>>>>>

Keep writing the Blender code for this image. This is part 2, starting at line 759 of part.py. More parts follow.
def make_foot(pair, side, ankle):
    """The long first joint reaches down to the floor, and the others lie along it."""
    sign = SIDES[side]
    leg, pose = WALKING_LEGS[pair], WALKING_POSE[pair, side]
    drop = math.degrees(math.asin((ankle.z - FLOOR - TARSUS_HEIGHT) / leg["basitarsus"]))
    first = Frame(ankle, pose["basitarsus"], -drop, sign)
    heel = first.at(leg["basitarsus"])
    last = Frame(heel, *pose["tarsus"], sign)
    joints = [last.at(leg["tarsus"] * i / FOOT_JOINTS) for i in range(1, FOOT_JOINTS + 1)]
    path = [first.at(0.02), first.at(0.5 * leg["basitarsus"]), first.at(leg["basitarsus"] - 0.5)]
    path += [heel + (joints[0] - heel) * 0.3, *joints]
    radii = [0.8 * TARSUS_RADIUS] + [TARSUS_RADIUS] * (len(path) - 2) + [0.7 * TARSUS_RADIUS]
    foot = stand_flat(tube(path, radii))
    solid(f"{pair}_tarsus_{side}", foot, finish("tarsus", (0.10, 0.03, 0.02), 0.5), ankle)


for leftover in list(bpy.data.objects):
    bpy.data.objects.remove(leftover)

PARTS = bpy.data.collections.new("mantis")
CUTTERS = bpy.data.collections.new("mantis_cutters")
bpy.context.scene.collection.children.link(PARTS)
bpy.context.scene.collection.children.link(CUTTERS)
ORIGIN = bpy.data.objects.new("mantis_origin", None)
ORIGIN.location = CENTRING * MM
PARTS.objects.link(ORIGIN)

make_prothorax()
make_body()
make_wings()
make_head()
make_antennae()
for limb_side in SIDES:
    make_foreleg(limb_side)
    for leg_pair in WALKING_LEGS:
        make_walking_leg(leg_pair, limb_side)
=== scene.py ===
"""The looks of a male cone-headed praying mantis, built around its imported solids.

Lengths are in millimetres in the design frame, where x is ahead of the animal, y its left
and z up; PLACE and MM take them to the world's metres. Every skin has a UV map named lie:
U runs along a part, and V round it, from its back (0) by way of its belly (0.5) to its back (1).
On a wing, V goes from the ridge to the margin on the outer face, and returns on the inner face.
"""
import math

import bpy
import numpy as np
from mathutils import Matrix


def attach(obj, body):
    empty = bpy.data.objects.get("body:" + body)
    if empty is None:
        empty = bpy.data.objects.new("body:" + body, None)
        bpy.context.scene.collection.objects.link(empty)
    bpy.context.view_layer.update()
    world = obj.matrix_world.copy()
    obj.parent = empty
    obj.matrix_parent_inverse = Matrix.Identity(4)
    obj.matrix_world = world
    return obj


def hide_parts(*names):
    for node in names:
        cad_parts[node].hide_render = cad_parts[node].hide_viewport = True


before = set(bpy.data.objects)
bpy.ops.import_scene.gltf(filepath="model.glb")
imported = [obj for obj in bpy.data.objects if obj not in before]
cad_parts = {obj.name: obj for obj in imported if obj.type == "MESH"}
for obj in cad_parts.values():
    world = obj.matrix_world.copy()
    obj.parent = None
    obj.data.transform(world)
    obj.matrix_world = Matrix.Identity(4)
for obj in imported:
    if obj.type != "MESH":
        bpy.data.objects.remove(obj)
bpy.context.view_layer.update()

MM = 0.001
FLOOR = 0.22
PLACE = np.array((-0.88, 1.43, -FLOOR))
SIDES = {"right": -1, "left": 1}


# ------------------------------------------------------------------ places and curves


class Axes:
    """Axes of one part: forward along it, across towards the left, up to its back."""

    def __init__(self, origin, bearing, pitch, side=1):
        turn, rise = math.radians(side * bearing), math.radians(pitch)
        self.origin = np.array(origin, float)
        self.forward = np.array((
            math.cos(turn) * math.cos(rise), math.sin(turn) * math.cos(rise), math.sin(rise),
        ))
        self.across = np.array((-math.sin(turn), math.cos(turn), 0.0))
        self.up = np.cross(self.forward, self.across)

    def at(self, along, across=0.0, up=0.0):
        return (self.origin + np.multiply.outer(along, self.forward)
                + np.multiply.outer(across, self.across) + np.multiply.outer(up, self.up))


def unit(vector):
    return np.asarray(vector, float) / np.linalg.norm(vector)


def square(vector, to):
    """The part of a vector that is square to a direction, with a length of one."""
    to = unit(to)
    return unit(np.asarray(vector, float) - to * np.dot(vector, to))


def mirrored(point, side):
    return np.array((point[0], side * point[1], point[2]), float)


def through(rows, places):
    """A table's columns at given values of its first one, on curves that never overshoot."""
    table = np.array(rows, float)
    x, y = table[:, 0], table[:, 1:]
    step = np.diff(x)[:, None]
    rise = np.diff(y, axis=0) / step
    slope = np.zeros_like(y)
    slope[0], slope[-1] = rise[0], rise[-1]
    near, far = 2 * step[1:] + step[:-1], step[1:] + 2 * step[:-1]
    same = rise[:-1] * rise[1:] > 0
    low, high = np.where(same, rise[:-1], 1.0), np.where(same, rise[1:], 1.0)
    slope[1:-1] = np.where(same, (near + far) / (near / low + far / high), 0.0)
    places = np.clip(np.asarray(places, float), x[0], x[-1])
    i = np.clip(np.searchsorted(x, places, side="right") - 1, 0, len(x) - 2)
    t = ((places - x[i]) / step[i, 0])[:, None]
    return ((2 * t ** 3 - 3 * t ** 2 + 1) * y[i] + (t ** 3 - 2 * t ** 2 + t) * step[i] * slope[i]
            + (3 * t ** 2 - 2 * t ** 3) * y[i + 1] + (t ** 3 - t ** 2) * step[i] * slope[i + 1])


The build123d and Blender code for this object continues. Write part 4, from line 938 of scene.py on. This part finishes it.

<<<<<

[What the task requires] Return exactly, and only, the lines from the one containing "path = [first.at(0.02), first.at(0.5" down to the one containing "if empty is", with both of those lines included.

[Complete output]
    path = [first.at(0.02), first.at(0.5 * leg["basitarsus"]), first.at(leg["basitarsus"] - 0.5)]
    path += [heel + (joints[0] - heel) * 0.3, *joints]
    radii = [0.8 * TARSUS_RADIUS] + [TARSUS_RADIUS] * (len(path) - 2) + [0.7 * TARSUS_RADIUS]
    foot = stand_flat(tube(path, radii))
    solid(f"{pair}_tarsus_{side}", foot, finish("tarsus", (0.10, 0.03, 0.02), 0.5), ankle)


for leftover in list(bpy.data.objects):
    bpy.data.objects.remove(leftover)

PARTS = bpy.data.collections.new("mantis")
CUTTERS = bpy.data.collections.new("mantis_cutters")
bpy.context.scene.collection.children.link(PARTS)
bpy.context.scene.collection.children.link(CUTTERS)
ORIGIN = bpy.data.objects.new("mantis_origin", None)
ORIGIN.location = CENTRING * MM
PARTS.objects.link(ORIGIN)

make_prothorax()
make_body()
make_wings()
make_head()
make_antennae()
for limb_side in SIDES:
    make_foreleg(limb_side)
    for leg_pair in WALKING_LEGS:
        make_walking_leg(leg_pair, limb_side)
=== scene.py ===
"""The looks of a male cone-headed praying mantis, built around its imported solids.

Lengths are in millimetres in the design frame, where x is ahead of the animal, y its left
and z up; PLACE and MM take them to the world's metres. Every skin has a UV map named lie:
U runs along a part, and V round it, from its back (0) by way of its belly (0.5) to its back (1).
On a wing, V goes from the ridge to the margin on the outer face, and returns on the inner face.
"""
import math

import bpy
import numpy as np
from mathutils import Matrix


def attach(obj, body):
    empty = bpy.data.objects.get("body:" + body)
    if empty is None:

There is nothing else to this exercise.